In Debian multiarch tuples and GNU-style cross-compilation tool
prefixes, the tuple is written in a shorter form without the vendor as
CPU-OS (where, again, the OS might be KERNEL-USERSPACE or KERNEL-ABI or
KERNEL-USERSPACEABI), because the vendor is not usually significant when
determining whether two binaries share an ABI and can interoperate:

    i386-solaris2
    x86_64-freebsd
    arm-netbsd-eabi
    x86_64-uefi
    x86_64-linux-gnu
    x86_64-linux-musl
    x86_64-linux-gnux32
    aarch64-linux-gnu
    arm-linux-gnu
    arm-linux-gnueabi
    x86_64-kfreebsd-gnu

(For instance we have x86_64-linux-gnu-gcc and /usr/lib/x86_64-linux-gnu.)

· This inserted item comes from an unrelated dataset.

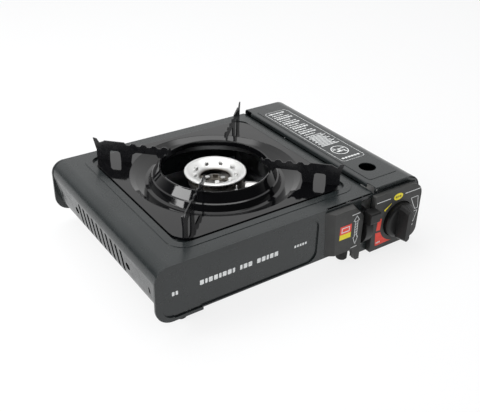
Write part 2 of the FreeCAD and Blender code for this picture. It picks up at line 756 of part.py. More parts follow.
def drip_pan():
    dish = Piece("drip_pan")
    dish.pad("top", ledge_top, pan_top, rounded(*pan, pan_corner))
    dish.cut("top", ledge_top - past, pan_top - pan_steel,
             rounded(*inset(pan, pan_steel), pan_corner - pan_steel))
    dish.cut("top", ledge_top - past, pan_top + past, circle(centre_x, centre_y, dish_radius - 0.5))
    low = pan_top - dish_bottom
    high = pan_top + collar_rise
    step = pan_top - 1.2
    upper = [(dish_radius, pan_top), (dish_radius - 7, pan_top - 4), (collar_base + 4, low + 0.6),
             (collar_base, low + 1.2), (collar_step, step), (collar_step - 1.6, step + 0.8),
             (collar_top + 0.8, high - 0.8), (collar_top, high), (collar_top - 1.4, high - 0.4),
             (collar_top - 2, high - 6)]
    under = [(collar_top - 1, high - 6), (collar_top - 0.5, high - 1.6), (collar_step - 2.8, step - 0.1),
             (collar_step - 1.2, step - 0.9), (collar_base - 1.2, low + 0.2), (collar_base + 4, low - 0.6),
             (dish_radius - 6.6, pan_top - 5.2), (dish_radius, pan_top - 1.2)]
    dish.turn("front", centre_y, polygon(*upper, *under), "V_Axis", origin=(centre_x, 0))


def pan_support(name, turn):
    arm = Piece(name)
    high = pan_top + arm_top
    seat = pan_top + collar_rise
    top = [(arm_reach - 0.3, pan_top), (arm_reach - 0.5, pan_top + 12), (arm_reach + 3, high + 2.4),
           (arm_reach - 1, high + 1.6), (arm_reach - 4, high - 3), (arm_reach - 8.5, high - 1.2),
           (arm_reach - 10, high), (arm_reach - 33.5, high), (arm_reach - 35.9, high - 2.6)]
    unit = (arm_reach - collar_top - 31.6) / 45.4
    for index in range(4):
        peak = arm_reach - 39.9 - unit * (1.2 + 12.2 * index)
        top += [(peak + unit * 1.2, high - 3), (peak - unit * 1.4, high - 0.4),
                (peak - unit * 5.2, high - 0.4), (peak - unit * 7.6, high - 3)]
    top += [(collar_top - 8.5, high - 3), (collar_top - 10.5, high)]
    inner = [(-11.9, high - 5.5), (-3.9, high - 9.5), (-2.1, seat), (3.5, seat), (5.5, high - 11)]
    outer = [(-47.5, high - 11), (-42.9, high - 14), (-41, pan_top), (-29.1, pan_top), (-28.5, pan_top + 10.6),
             (-26.5, pan_top + 12.4), (-18, pan_top + 12.4), (-16, pan_top + 10.6), (-15.5, pan_top)]
    low = [(collar_top + reach, height) for reach, height in inner]
    low += [(arm_reach + reach, height) for reach, height in outer]
    arm.pad("front", -arm_thick / 2, arm_thick / 2, polygon(*top, *low))
    arm.place(centre_x, centre_y, 0, turn)


def pan_supports():
    for name, turn in (("pan_support_front_left", 225), ("pan_support_front_right", 315),
                       ("pan_support_back_left", 135), ("pan_support_back_right", 45)):
        pan_support(name, turn)


# Lid over the cartridge compartment
def lid():
    cover = Piece("lid")
    low = panel_back - 1.3
    high = back_inside + 1.3
    edge = right
    bottom = lid_top - lid_lip_depth + 0.4
    outer = [(lid_left, bottom), (lid_left, lid_top), (edge, lid_top), (edge, lid_side_bottom)]
    inner = [(edge - steel, lid_side_bottom), (edge - steel, lid_top - steel),
             (lid_left + steel, lid_top - steel), (lid_left + steel, bottom)]
    cover.pad("front", low, high, polygon(*outer, *inner))
    cover.fillet(2 - steel, "y", inner[2])
    cover.fillet(2, "y", outer[1])
    cover.fillet(lid_radius - steel, "y", inner[1])
    cover.fillet(lid_radius, "y", outer[2])
    lip = lid_top - lid_lip_depth - 0.2
    for start in (low, high - steel):
        ending = cover.pad("front", start, start + steel, polygon(
            (lid_left + steel / 2, lip), (lid_left + steel / 2, lid_top - steel * 1.2),
            (edge - lid_radius, lid_top - steel / 2),
            (edge - lid_radius * 0.29 - steel / 2, lid_top - lid_radius * 0.29 - steel / 2),
            (edge - steel / 2, lid_top - lid_radius), (edge - steel / 2, lid_side_bottom),
            (edge - lid_lip_depth, lid_side_bottom), (edge - lid_lip_depth, lid_top - lid_radius),
            (edge - lid_radius * 0.4, lip - lid_radius * 0.14), (edge - lid_radius, lip)))
    for start in (low + steel + 0.1, high - steel - 12.1):
        cover.cut("top", lip - past, lid_top + past,
                  rounded(lid_left - past, lid_left + 2.2, start, start + 12, 0.4))
    cover.cut("front", low - past, high + past, circle(hinge_x, hinge_z, hinge_pin_radius + shaft_fit))
    cover.pad("top", lid_top - steel / 2, lid_top + 0.4,
              rounded(lid_left + 8, edge - lid_radius, front + 18, back - 15, 4))
    cover.cut("top", lid_top - 4, lid_top + past, circle(lid_left + 27, front + 42.4, 10))


def lid_hinges():
    low = panel_back - 1.3 + steel
    high = back_inside + 1.3 - steel
    for end, start, plate in (("front", low + 0.4, front + 0.6), ("back", high - 1.4, high - 1.8)):
        bracket = Piece("lid_hinge_bracket_" + end)
        bracket.pad("front", start, start + 1, polygon(
            (seam, deck_height - 7.5), (hinge_x + 1.9, deck_height - 7.5), (hinge_x + 1.9, hinge_z + 0.9),
            (hinge_x + 0.9, hinge_z + 1.8), (hinge_x - 0.9, hinge_z + 1.8), (hinge_x - 1.8, hinge_z + 0.9),
            (hinge_x - 1.8, hinge_z - 0.5), (hinge_x - 1.1, hinge_z - 5), (seam, hinge_z - 5)))
        bracket.cut("front", start - past, start + 1 + past, circle(hinge_x, hinge_z, hinge_pin_radius + 0.02))
        tab = start + 1 if end == "front" else start - 10
        bracket.pad("side", seam, seam + 1, rounded(tab, tab + 10, deck_height - 7.8, deck_height - 1.5, 0.4))
        pin = Piece("lid_hinge_pin_" + end)
        reach = start - 1.6 if end == "front" else start
        pin.pad("front", reach, reach + 2.6, circle(hinge_x, hinge_z, hinge_pin_radius))


# Knob
def knob():
    cap = Piece("knob")
    disc = polygon(
        (front - knob_back, shaft_radius + 0.02), (front - knob_back, knob_radius - 0.6),
        (front - knob_back - 1, knob_radius), (front - knob_disc_front + 2, knob_radius),
        (front - knob_disc_front + 0.4, knob_radius - 1.6), (front - knob_disc_front, knob_radius - 4),
        (front - knob_disc_front, shaft_radius + 0.02))
    cap.turn("side", knob_x, disc, "H_Axis", origin=(0, knob_height))
    low = knob_height - ridge_length / 2 - 1
    high = knob_height + ridge_length / 2 - 1
    half = ridge_width / 2
    slim = half - 2.6
    cap.loft("front", front - knob_disc_front + 1, polygon(
        (knob_x - half, low + 3), (knob_x - half + 3, low), (knob_x + half - 3, low), (knob_x + half, low + 3),
        (knob_x + half, high - 3), (knob_x + half - 3, high), (knob_x - half + 3, high), (knob_x - half, high - 3)),
        front - knob_reach, polygon(
        (knob_x - slim, low + 3.4), (knob_x - slim + 2.4, low + 1), (knob_x + slim - 2.4, low + 1),
        (knob_x + slim, low + 3.4), (knob_x + slim, high - 6), (knob_x + slim - 2.4, high - 3.6),
        (knob_x - slim + 2.4, high - 3.6), (knob_x - slim, high - 6)))
    cap.cut("front", front - 18, front + past, circle(knob_x, knob_height, shaft_radius + 0.02))
    shaft = Piece("knob_shaft")
    shaft.pad("front", front - 17.5, front + 22, circle(knob_x, knob_height, shaft_radius))


# Lever, its bracket and the carriage that it drives
def lever():
    sector = Piece("lever")
    low = right - lever_left
    high = low + lever_thick
    sector.pad("side", low, high, circle(pivot_y, lever_pivot_height, lever_radius))
    sector.cut("side", low - past, high + past, rounded(
        pivot_y + 9, pivot_y + 40, lever_pivot_height - 40, lever_pivot_height + 40, 1))
    sector.pad("side", low - 1, high + 3, rounded(
        pivot_y - 27, pivot_y - 14, lever_pivot_height + 13, lever_pivot_height + 26, 2))
    sector.cut("side", low - past, high + past,
               circle(pivot_y, lever_pivot_height, pivot_radius + shaft_fit),
               circle(pivot_y + crank_radius / 2, lever_pivot_height + crank_radius * 0.866,
                      crank_pin_radius + 0.02))
    crank = Piece("lever_crank_pin")
    crank.pad("side", low + 1, high + 3.4, circle(
        pivot_y + crank_radius / 2, lever_pivot_height + crank_radius * 0.866, crank_pin_radius))
    pin = Piece("lever_pivot_pin")
    pin.pad("side", low - 5, high + 7.2, circle(pivot_y, lever_pivot_height, pivot_radius))


def lever_bracket():
    bracket = Piece("lever_bracket")
    low = right - lever_left - 4.4
    high = right - lever_left + lever_thick + 5.2
    outline = polygon((frame_back, tray_bottom + 2), (frame_back + 3, tray_bottom + 2),
                      (pivot_y + 8, lever_pivot_height - 8), (pivot_y + 8, lever_pivot_height + 6),
                      (frame_back, lever_pivot_height + 6))
    for start in (low, high):
        bracket.pad("side", start, start + 1.2, outline)
        bracket.cut("side", start - 0.5, start + 1.7, circle(pivot_y, lever_pivot_height, pivot_radius + 0.02))
        if start is low:
            bracket.pad("front", frame_back, frame_back + 1.2, rounded(
                low + 0.2, high + 1, tray_bottom + 2, lever_pivot_height - lever_radius - 1, 0.5))


def carriage():
    arm = Piece("carriage")
    plate_x = right - lever_left + lever_thick + 1.6
    slot_y = pivot_y + crank_radius / 2
    slot_z = lever_pivot_height + crank_radius * 0.866
    floor = tray_bottom + 6
    rear = back_inside - 10
    arm.pad("side", plate_x, plate_x + 1.2, polygon(
        (slot_y - 3.4, slot_z - 4.4), (slot_y + 9, slot_z - 4.4), (slot_y + 9, floor),
        (slot_y + 17, floor), (slot_y + 17, slot_z + 4.4), (slot_y - 3.4, slot_z + 4.4)))
    arm.cut("side", plate_x - past, plate_x + past, rounded(
        slot_y - crank_pin_radius - 0.15, slot_y + crank_pin_radius + 0.15, slot_z - 1.9, slot_z + 3, 1.4))
    arm.pad("top", floor, floor + 1.2, rounded(plate_x, plate_x + 18, slot_y + 9, rear, 0.4))
    pusher = Piece("carriage_push_plate")
    pusher.pad("front", rear, rear + 1.2, rounded(plate_x + 0.4, right - 12, floor, 56, 5))
    pusher.cut("front", rear - past, rear + 1.2 + past, circle(knob_x - 2, 38, 8))
    for index, start in enumerate((front + 62, back - 70)):
        guide = Piece("carriage_guide_" + ("front", "back")[index])
        guide.pad("top", tray_bottom + steel, floor - 0.1, rounded(
            plate_x + 7.6, plate_x + 20, start, start + 12, 0.8))
        guide.pad("top", floor - 1, floor + 1.4, rounded(
            plate_x + 18.4, plate_x + 19.8, start, start + 12, 0.5))


def base_screws():
    screws = Piece("base_screws")
    low = shell_bottom + steel
    for x in (left + 90, right - 140):
        for y in (front + 14, back - 14):
            screws.pad("top", low - 1.8, low, circle(x, y, 3.2))


for build in (body_shell, front_panel, control_frame, back_panel, base_tray, cartridge_tray, partition_wall,
              feet, knob_panel, lever_cover, regulator, gas_jet, mixing_tube, piezo, burner, burner_stand,
              electrode, drip_pan, pan_supports, lid, lid_hinges, knob, lever, lever_bracket, carriage,
              base_screws):
    build()

doc.recompute()
for thing in doc.Objects:
    if "Invalid" in thing.State or "Error" in thing.State:
        raise ValueError(f"{thing.Name} failed: {thing.State}")
os.makedirs("parts", exist_ok=True)
for body in pieces:
    if body.Shape.isNull() or not body.Shape.isValid():
        raise ValueError(f"{body.Label} has no valid shape")
    body.Shape.exportStep(os.path.join("parts", body.Label + ".step"))
print(len(pieces), "pieces written")
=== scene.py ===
import bpy
import math
from mathutils import Matrix, Vector


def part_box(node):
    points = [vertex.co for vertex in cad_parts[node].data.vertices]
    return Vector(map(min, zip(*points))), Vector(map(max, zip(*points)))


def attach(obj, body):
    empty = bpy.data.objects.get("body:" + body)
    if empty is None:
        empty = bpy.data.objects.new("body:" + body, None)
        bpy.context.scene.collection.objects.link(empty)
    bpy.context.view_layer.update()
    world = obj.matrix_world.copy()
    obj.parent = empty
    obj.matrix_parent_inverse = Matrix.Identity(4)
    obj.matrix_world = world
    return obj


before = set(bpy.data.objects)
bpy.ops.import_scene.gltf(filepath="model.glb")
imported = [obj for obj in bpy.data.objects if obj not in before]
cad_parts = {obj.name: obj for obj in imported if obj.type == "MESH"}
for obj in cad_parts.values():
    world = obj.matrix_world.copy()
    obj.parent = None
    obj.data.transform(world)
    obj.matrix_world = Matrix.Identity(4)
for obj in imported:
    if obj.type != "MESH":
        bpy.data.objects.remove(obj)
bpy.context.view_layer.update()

MM = 0.001
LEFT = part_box("front_panel")[0][0]
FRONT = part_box("front_panel")[0][1]
CAP_LOW, CAP_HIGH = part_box("burner_cap")
BURNER = Vector(((CAP_LOW[0] + CAP_HIGH[0]) / 2, (CAP_LOW[1] + CAP_HIGH[1]) / 2, 0))

# Camera at the photograph's angle
PHOTO_WIDTH = 480
FOCAL_PIXELS = 703.4
SENSOR = 36.0
EYE = Vector((-396.5, -572.7, 457.1)) * MM
FORWARD = Vector((0.488, 0.704, -0.516)).normalized()
RIGHT = Vector((0.829, -0.559, 0.021)).normalized()


def set_camera():
    lens = bpy.data.cameras.new("photo_camera")
    lens.sensor_width = SENSOR
    lens.lens = FOCAL_PIXELS / PHOTO_WIDTH * SENSOR
    camera = bpy.data.objects.new("photo_camera", lens)
    up = RIGHT.cross(FORWARD).normalized()
    right = FORWARD.cross(up)
    turn = Matrix((right, up, -FORWARD)).transposed().to_4x4()
    camera.matrix_world = Matrix.Translation(EYE) @ turn
    bpy.context.collection.objects.link(camera)
    bpy.context.scene.camera = camera


# Materials
EDGE_RADIUS = 0.4 * MM
RINGS_PER_UNIT = 3.2  # in Blender's wave texture at a scale of 1
RING_DISTORTION = 0.6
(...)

I prefer to call these strings tuples rather than triplets, because
calling them triplets can be misleading. The "target triplet" in Autoconf
specifically refers to the CPU-VENDOR-OS arrangment - remember that GNU
started by building Free Software tools to run on top of other (often
proprietary) operating systems, where the ABI was externally imposed by
the OS vendor, so initially it wouldn't have made sense to talk about the
kernel and user-space separately. The Linux, kFreeBSD and Hurd kernels
and the possibility of running a complete GNU operating system only came
later. So "triplet" refers to the three parts of a full tuple with the
vendor, broken up like this:

    <--1-->    <--2-->  <--3-->
    i386-      pc-      solaris2
    x86_64-    pc-      linux-gnu

"Triplet" does not refer to the three parts of an abbreviated
GNU/Linux-style tuple written without the vendor, even though this decade
that's the one we see most often:

    # NOT THIS
    x86_64-    linux-   gnu

because not all operating systems' short-form tuples break down into
three parts like that (as you can see from the Solaris, FreeBSD, NetBSD
examples above).

Traditional cross-compilation (cross-libraries in subdirectories of /usr,
such as /usr/i386-solaris2 or /usr/arm-unknown-netbsd-eabi) might write the
tuple with or without the vendor. In Debian, we use the tuple without the
vendor included for multilib (e.g. /usr/i686-linux-gnu in libc6-i386-cross),
but we use the tuple *with* the vendor included for mingw-w64
(/usr/i686-w64-mingw32, /usr/x86_64-w64-mingw32).